Понятно, что у живущих в природных циклах обитателей племен, а затем и деревень, это сознание было чаще всего неразвитым. Веками существовали великие цивилизации, в которых историческое измерение сводилось к мифам о первоначальном времени. Мы можем наблюдать сегодня, как высокотехнологичная цивилизация способствует атрофии исторического сознания, словно она выполняет программу из гимна: «du passé faisons table rase»116. Причем делает это с завораживающей быстротой и эффективностью. «В уверенном движении марша, которое ради некоего неведомого будущего выхолащивает настоящее и обесценивает прошедшее, кроется нечто фантастическое»117. Речь совсем не обязательно идет о малограмотных и обездоленных в рамках такой цивилизации.
Более того, если посмотреть на немалую часть книг по политической и военной истории на прилавках книжных магазинов, то окажется, что они написаны людьми не просто искажающими прошлое в силу идеологической зашоренности, но и не умеющими мыслить. К этим «письмам темных людей» на темы истории относится большая часть публикаций, нацеленных на пропагандистский эффект и делящих мир на «своих» и «чужих» по заранее предписанным признакам.

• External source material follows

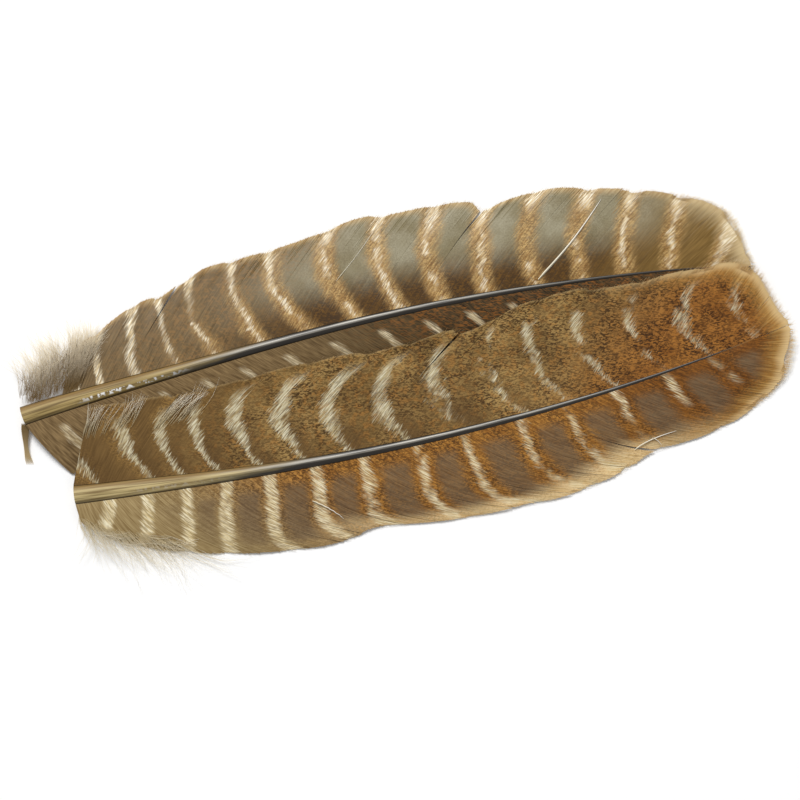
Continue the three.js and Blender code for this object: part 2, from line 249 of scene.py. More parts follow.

Это естественно для мира политики, да и не ново; скажем, любому испанисту известно, что «черная легенда» по поводу Испании на протяжении трех столетий разворачивалась в протестантских странах, прежде всего англосаксонских, с навязчивыми образами «охоты за ведьмами» и «судов инквизиции», хотя в протестантских землях Германии ведьм сожгли в сотню раз больше, а в Англии число казненных католиков превосходило количество протестантов и марранов, прошедших через суды инквизиции в Испании. Такое сочинительство «легенд» существует и ныне. Прошлое нужно лишь для подкрепления политических целей. «Сегодня в большей степени, чем когда бы то ни было, – писал М. Оукшот, – прошлое представляет собой поле, на которое мы выпускаем наши моральные и политические мнения, словно гончих на луг в воскресный день»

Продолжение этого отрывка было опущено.